La réussite financière de M. Ecclestone est indiscutable, la formule 1 étant un des sports les plus regardés au monde. Elle concernait, en 2016, « 5 continents, 21 pays, 21 courses, 400 millions de fans », soit « une population très intéressante pour les sponsors et les annonceurs », se félicitait à la mi-janvier Gregory Maffei, directeur exécutif de Liberty Media, lors d’une conférence avec les analystes financiers.
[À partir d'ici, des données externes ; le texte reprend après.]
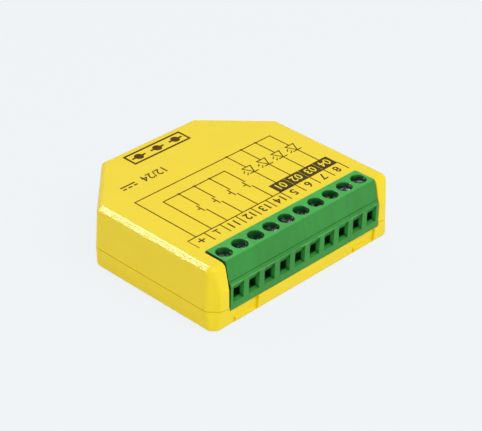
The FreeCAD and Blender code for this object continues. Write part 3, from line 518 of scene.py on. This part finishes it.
class Drawing:
    """Flat strokes and filled shapes on the cover, in millimetres."""

    def __init__(self):
        self.verts = []
        self.faces = []
        self.layer = 0

    def fill(self, points):
        """Thin plate over a convex outline given anticlockwise."""
        self.layer += 1
        high = TOP + (INK + INK_STEP * self.layer) * MM
        low = TOP - INK_SINK * MM
        start = len(self.verts)
        count = len(points)
        self.verts += [(x * MM, y * MM, low) for x, y in points]
        self.verts += [(x * MM, y * MM, high) for x, y in points]
        self.faces.append(tuple(start + count + i for i in range(count)))
        self.faces.append(tuple(start + i for i in reversed(range(count))))
        for i in range(count):
            j = (i + 1) % count
            self.faces.append((start + i, start + j, start + count + j, start + count + i))

    def line(self, a, b, width=LINE, over=0.0):
        """Straight stroke from a to b, lengthened by over at both ends."""
        ax, ay = a
        bx, by = b
        length = math.hypot(bx - ax, by - ay)
        ux, uy = (bx - ax) / length, (by - ay) / length
        ax, ay, bx, by = ax - ux * over, ay - uy * over, bx + ux * over, by + uy * over
        nx, ny = -uy * width / 2, ux * width / 2
        self.fill([(ax - nx, ay - ny), (bx - nx, by - ny), (bx + nx, by + ny), (ax + nx, ay + ny)])

    def chain(self, points, width=LINE):
        """Strokes from point to point, with square corners."""
        for a, b in zip(points, points[1:]):
            self.line(a, b, width, width / 2)

    def dot(self, x, y, radius=DOT_RADIUS, sides=DOT_SIDES):
        self.fill([(x + radius * math.cos(t), y + radius * math.sin(t))
                   for t in (2 * math.pi * i / sides for i in range(sides))])

    def arrow(self, a, b):
        """Short stroke from a to b with a filled head at b."""
        length = math.hypot(b[0] - a[0], b[1] - a[1])
        ux, uy = (b[0] - a[0]) / length, (b[1] - a[1]) / length
        neck = (b[0] - ux * ARROW_HEAD, b[1] - uy * ARROW_HEAD)
        self.line(a, neck, ARROW_LINE, ARROW_OVERLAP)
        side = ARROW_HEAD * ARROW_HEAD_SHARE
        self.fill([(neck[0] + uy * side, neck[1] - ux * side), b,
                   (neck[0] - uy * side, neck[1] + ux * side)])

    def finish(self, name, material):
        """One piece of all the strokes, which rides on the controller."""
        piece = mesh_object(name, self.verts, self.faces, material)
        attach(piece, BODY)


def led_symbol(d, x):
    """Diode pointing at the terminals, with two arrows for its light."""
    left, right = x - DIODE_HALF_WIDTH, x + DIODE_HALF_WIDTH
    d.line((x, OUTER_RAIL_Y), (x, DIODE_BASE_Y))
    d.chain([(left, DIODE_BASE_Y), (right, DIODE_BASE_Y)])
    d.chain([(right, DIODE_BASE_Y), (x, DIODE_TIP_Y), (left, DIODE_BASE_Y)],
            LINE * DIODE_SIDE_LINE)
    d.line((left, DIODE_TIP_Y), (right, DIODE_TIP_Y), LINE, DIODE_TIP_OVERHANG)
    d.line((x, DIODE_TIP_Y), (x, DIODE_LEAD_END_Y))
    for away, y in ARROW_STARTS:
        d.arrow((x - away, y), (x - away - ARROW_RUN, y - ARROW_FALL))


def switch_symbol(d, x):
    """Push button in a branch from the inner rail to the ruled row."""
    bar = x - BUTTON_BAR_LEFT
    cap = bar - BUTTON_STEM
    d.line((x, INNER_RAIL_Y), (x, BUTTON_LEAD_END_Y))
    d.line((bar, BUTTON_BAR_ENDS_Y[0]), (bar, BUTTON_BAR_ENDS_Y[1]))
    d.line((bar, BUTTON_STEM_Y), (cap, BUTTON_STEM_Y), LINE * BUTTON_STEM_LINE)
    d.line((cap, BUTTON_STEM_Y + BUTTON_CAP_HALF), (cap, BUTTON_STEM_Y - BUTTON_CAP_HALF),
           LINE * BUTTON_CAP_LINE)
    d.line((x, BUTTON_BRANCH_Y), (x, BASELINE_Y))


def rail(d, start_x, ways, y, symbol):
    """Rail from the ruled row to the last of some ways, each with a symbol under it."""
    d.chain([(start_x, BASELINE_Y), (start_x, y), (way_x(ways[-1]), y)])
    for way in ways:
        symbol(d, way_x(way))
        if way != ways[-1]:
            d.dot(way_x(way), y)


def supply_signs(d):
    """Plus sign and earth sign in the ruled row."""
    plus, earth = (way_x(way) for way in SUPPLY_WAYS)
    d.line((plus - PLUS_HALF_WIDTH, PLUS_Y), (plus + PLUS_HALF_WIDTH, PLUS_Y), PLUS_LINE)
    d.line((plus, PLUS_Y + PLUS_HALF_HEIGHT), (plus, PLUS_Y - PLUS_HALF_HEIGHT), PLUS_LINE)
    d.line((earth - EARTH_HALF_WIDTH, EARTH_Y), (earth + EARTH_HALF_WIDTH, EARTH_Y), EARTH_LINE)
    d.line((earth, EARTH_Y), (earth, EARTH_END_Y), EARTH_LINE)


def wiring_print(ink):
    """Rails, branches, symbols and the ruled row behind the block."""
    d = Drawing()
    left, right = ROW_ENDS
    d.line((left, BASELINE_Y), (right, BASELINE_Y))
    for i in range(WAYS + 1):
        x = left + i * PITCH
        width = LINE * (FIRST_SEPARATOR if i == 0 else 1)
        d.line((x, BASELINE_Y), (x, SEPARATOR_END_Y), width)
    rail(d, OUTER_RAIL_LEFT, OUTPUT_WAYS, OUTER_RAIL_Y, led_symbol)
    rail(d, way_x(SUPPLY_WAYS[1]), BUTTON_WAYS, INNER_RAIL_Y, switch_symbol)
    supply_signs(d)
    d.finish("wiring_print", ink)


def glyph_splines(text, size):
    """Outlines of some digits, in millimetres, centred on the origin. Size is the height
    of the digits and the width that they are narrowed to if they are wider."""
    height, width = size
    curve = bpy.data.curves.new("glyphs", "FONT")
    curve.body = text
    holder = placed("glyphs", curve)
    bpy.context.view_layer.update()
    outline = holder.to_curve(bpy.context.evaluated_depsgraph_get())
    found = [[[p.handle_left.copy(), p.co.copy(), p.handle_right.copy()]
              for p in spline.bezier_points] for spline in outline.splines]
    holder.to_curve_clear()
    bpy.data.objects.remove(holder)
    bpy.data.curves.remove(curve)
    places = [knot[1] for spline in found for knot in spline]
    low = Vector([min(p[i] for p in places) for i in range(2)] + [0])
    high = Vector([max(p[i] for p in places) for i in range(2)] + [0])
    middle, span = (low + high) / 2, high - low
    tall = height / span.y
    scale = Vector((min(tall, width / span.x), tall, 0))
    return [[[(p - middle) * scale for p in knot] for knot in spline] for spline in found]


def turned(splines, x, y):
    """Outlines turned to read from the rear edge, moved to x and y."""
    return [[[Vector((x - p.x, y - p.y, 0)) for p in knot] for knot in spline]
            for spline in splines]


def print_shape(name, splines, material, bold, layer=0):
    """Filled flat outline, with holes where outlines lie inside others.
    Bold widens its strokes, in millimetres to each side."""
    curve = bpy.data.curves.new(name, "CURVE")
    curve.dimensions = "2D"
    curve.fill_mode = "BOTH"
    curve.resolution_u = GLYPH_STEPS
    curve.extrude = INK * MM / 2
    curve.offset = bold * MM
    for points in splines:
        spline = curve.splines.new("BEZIER")
        spline.bezier_points.add(len(points) - 1)
        spline.use_cyclic_u = True
        for target, (before, place, after) in zip(spline.bezier_points, points):
            target.handle_left_type = target.handle_right_type = "FREE"
            target.co = place * MM
            target.handle_left = before * MM
            target.handle_right = after * MM
    holder = placed(name, curve)
    bpy.context.view_layer.update()
    mesh = bpy.data.meshes.new_from_object(holder.evaluated_get(
        bpy.context.evaluated_depsgraph_get()))
    bpy.data.objects.remove(holder)
    bpy.data.curves.remove(curve)
    mesh.transform(Matrix.Translation((0, 0, TOP + (layer + 0.5) * INK * MM)))
    mesh.materials.clear()
    mesh.materials.append(material)
    piece = placed(name, mesh)
    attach(piece, BODY)


def number_row(numbers, size, first_way, y):
    """Outlines of numbers over a row of terminals."""
    return [spline for i, text in enumerate(numbers)
            for spline in turned(glyph_splines(text, size), way_x(first_way + i), y)]


def number_prints(ink, field_ink):
    """Numbers over the terminals, and yellow numbers on a dark field over the outputs."""
    labels = number_row(TERMINAL_NUMBERS, TERMINAL_NUMBER_SIZE, BUTTON_WAYS[0], TERMINAL_NUMBER_Y)
    print_shape("terminal_numbers", labels, ink, TERMINAL_NUMBER_BOLD)
    field = Drawing()
    half = PITCH / 2 - FIELD_GAP
    for way in OUTPUT_WAYS:
        middle = way_x(way)
        left = FIELD_LEFT if way == OUTPUT_WAYS[0] else middle - half
        right = middle + half
        field.fill([(left, BASELINE_Y), (right, BASELINE_Y), (right, FIELD_END_Y),
                    (left, FIELD_END_Y)])
    field.finish("output_field", field_ink)
    numbers = number_row(OUTPUT_NUMBERS, OUTPUT_NUMBER_SIZE, OUTPUT_WAYS[0], OUTPUT_NUMBER_Y)
    print_shape("output_numbers", numbers, MATERIALS["yellow_plastic"], OUTPUT_NUMBER_BOLD,
                layer=OUTPUT_NUMBER_LAYER)


def supply_print(ink):
    """Plain numbers and the direct current sign at the rear of the cover."""
    numbers = turned(glyph_splines(SUPPLY_NUMBERS, SUPPLY_SIZE), *SUPPLY_PLACE)
    print_shape("supply_numbers", numbers, ink, SUPPLY_BOLD)
    d = Drawing()
    end = SIGN_START - (SIGN_DASHES - 1) * SIGN_STEP - SIGN_DASH
    d.line((SIGN_START, SIGN_SOLID_Y), (end, SIGN_SOLID_Y), SIGN_LINE)
    for i in range(SIGN_DASHES):
        x = SIGN_START - i * SIGN_STEP
        d.line((x, SIGN_DASHED_Y), (x - SIGN_DASH, SIGN_DASHED_Y), SIGN_LINE)
    d.finish("supply_sign", ink)


def strip_pictogram(ink):
    """Plain picture of a light strip with three lamps, near the rear edge of the cover."""
    d = Drawing()
    left, right = STRIP_X
    low, high = STRIP_Y
    middle = (low + high) / 2
    d.chain([(left, low), (right, low), (right, high), (left, high), (left, low)], STRIP_LINE)
    pitch = (right - left) / STRIP_LAMPS
    for i in range(STRIP_LAMPS):
        x = left + (i + 0.5) * pitch
        d.dot(x, middle, STRIP_LAMP_RADIUS, STRIP_LAMP_SIDES)
        for side in (-1, 1):
            d.line((x + side * STRIP_LAMP_RADIUS, middle), (x + side * STRIP_LEAD_END, middle),
                   STRIP_LINE)
    d.finish("strip_pictogram", ink)


# Stage, lights and camera
def floor_material():
    """Pale floor that the camera sees at an even tone, with a soft shadow in it."""
    material = bpy.data.materials.new("floor")
    material.use_nodes = True
    tree = material.node_tree
    tree.nodes.clear()
    out = tree.nodes.new("ShaderNodeOutputMaterial")
    mix = tree.nodes.new("ShaderNodeMixShader")
    plain = tree.nodes.new("ShaderNodeBsdfDiffuse")
    plain.inputs["Color"].default_value = FLOOR_LIT + (1,)
    seen = tree.nodes.new("ShaderNodeMixShader")
    seen.inputs["Fac"].default_value = FLOOR_SHADE_SHARE
    glow = tree.nodes.new("ShaderNodeEmission")
    glow.inputs["Color"].default_value = FLOOR_GLOW + (1,)
    glow.inputs["Strength"].default_value = 1.0
    soft = tree.nodes.new("ShaderNodeBsdfDiffuse")
    soft.inputs["Color"].default_value = FLOOR_SHADED + (1,)
    path = tree.nodes.new("ShaderNodeLightPath")
    tree.links.new(glow.outputs[0], seen.inputs[1])
    tree.links.new(soft.outputs[0], seen.inputs[2])
    tree.links.new(path.outputs["Is Camera Ray"], mix.inputs["Fac"])
    tree.links.new(plain.outputs[0], mix.inputs[1])
    tree.links.new(seen.outputs[0], mix.inputs[2])
    tree.links.new(mix.outputs[0], out.inputs["Surface"])
    return material


def stage():
    """Floor under the object, and an even world around it."""
    reach = FLOOR_REACH
    floor = mesh_object("floor", [(-reach, -reach, 0), (reach, -reach, 0), (reach, reach, 0),
                                  (-reach, reach, 0)], [(0, 1, 2, 3)], floor_material())
    world = bpy.data.worlds.new("studio")
    world.use_nodes = True
    bpy.context.scene.world = world
    back = world.node_tree.nodes["Background"]
    back.inputs["Color"].default_value = WORLD_COLOR + (1,)
    back.inputs["Strength"].default_value = WORLD_STRENGTH


def pose_matrix(across, upward, back, place):
    """World matrix from three axes and a place."""
    columns = (across, upward, back, place)
    return Matrix([[c[i] for c in columns] for i in range(3)] + [[0, 0, 0, 1]])


def lamps():
    """Area lamps that face the object, each given by its direction and radiance."""
    for name, towards, distance, width, height, radiance, mirrored in LAMPS:
        light = bpy.data.lights.new(name, "AREA")
        light.shape = "RECTANGLE"
        light.size = width
        light.size_y = height
        light.energy = radiance * math.pi * width * height
        lamp = placed(name, light)
        lamp.visible_diffuse = not mirrored
        away = Vector(towards).normalized()
        across = (Vector((0, 1, 0)).cross(away)).normalized()
        place = Vector(LAMP_AIM) + away * distance
        lamp.matrix_world = pose_matrix(across, away.cross(across), away, place)


def camera():
    """View of the photograph, from the fitted angles and distance."""
    a, e, r = (math.radians(v) for v in (CAMERA_AZIMUTH, CAMERA_ELEVATION, CAMERA_ROLL))
    back = Vector((math.sin(a) * math.cos(e), -math.cos(a) * math.cos(e), math.sin(e)))
    right = Vector((math.cos(a), math.sin(a), 0))
    up = back.cross(right)
    across = right * math.cos(r) + up * math.sin(r)
    upward = -right * math.sin(r) + up * math.cos(r)
    data = bpy.data.cameras.new("camera")
    data.sensor_fit = "HORIZONTAL"
    data.sensor_width = SENSOR_MM
    data.lens = FOCAL_PIXELS / IMAGE_WIDTH * SENSOR_MM
    data.clip_start, data.clip_end = CLIP_METRES
    view = placed("camera", data)
    place = (Vector(CAMERA_TARGET) + back * CAMERA_DISTANCE) * MM
    view.matrix_world = pose_matrix(across, upward, back, place)
    bpy.context.scene.camera = view


dress_nodes()
LINE_INK = ink_material("print_ink", (0.100, 0.050, 0.013), (0.148, 0.078, 0.022))
FIELD_INK = ink_material("print_ink_field", (0.074, 0.054, 0.020), (0.104, 0.079, 0.030))
wiring_print(LINE_INK)
number_prints(LINE_INK, FIELD_INK)
supply_print(LINE_INK)
strip_pictogram(LINE_INK)
stage()
lamps()
camera()
bpy.context.scene.view_settings.view_transform = "Standard"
La F1 perd néanmoins de plus en plus de spectateurs et de téléspectateurs. En cause, l’argent, justement, exigé par M. Ecclestone, tant auprès des circuits qui accueillent les Grands Prix qu’auprès des groupes de médias pour payer les droits de retransmission. Privilégier, pas uniquement en France, les chaînes payantes au détriment des chaînes publiques coupe petit à petit la F1 de son public populaire.

En France, Canal+ a ainsi acquis les droits de diffusion de la formule 1 en 2013, pour une trentaine de millions d’euros, alors que TF1 était le diffuseur historique depuis 1992. En novembre 2015, la chaîne cryptée a préféré ne pas attendre la fin de la saison pour prolonger son contrat de deux ans, sans le renégocier. Cette manœuvre lui a évité une mise en concurrence avec d’autres candidats, et en particulier avec BeIN Sports, son rival.

« Mes journées au bureau vont être plus calmes »

Le fait que ce soit un groupe de médias qui soit désormais propriétaire du championnat phare du sport automobile pourrait en cela sembler rassurant.

« Je suis très heureux que l’entreprise ait été acquise par Liberty et qu’elle ait l’intention d’investir dans l’avenir de la F1. Je suis persuadé que Chase va exécuter son rôle d’une manière profitable au sport », dit M. Ecclestone dans le communiqué de Liberty Media rendu public mardi.

Ross Brawn, ex-Mercedes, est nommé le 24 janvier directeur général des sports mécaniques au sein du FOG. | JOHN THYS / AFP

« Mes journées au bureau vont être plus calmes, maintenant. Peut-être que j’assisterai à un Grand Prix quelque part, plus tard. J’ai encore beaucoup d’amis en F1, et j’ai assez d’argent pour me permettre d’assister à une course », conclut M. Ecclestone. Peut-être sera-ce à Melbourne, le 26 mars, pour le Grand Prix inaugural du championnat.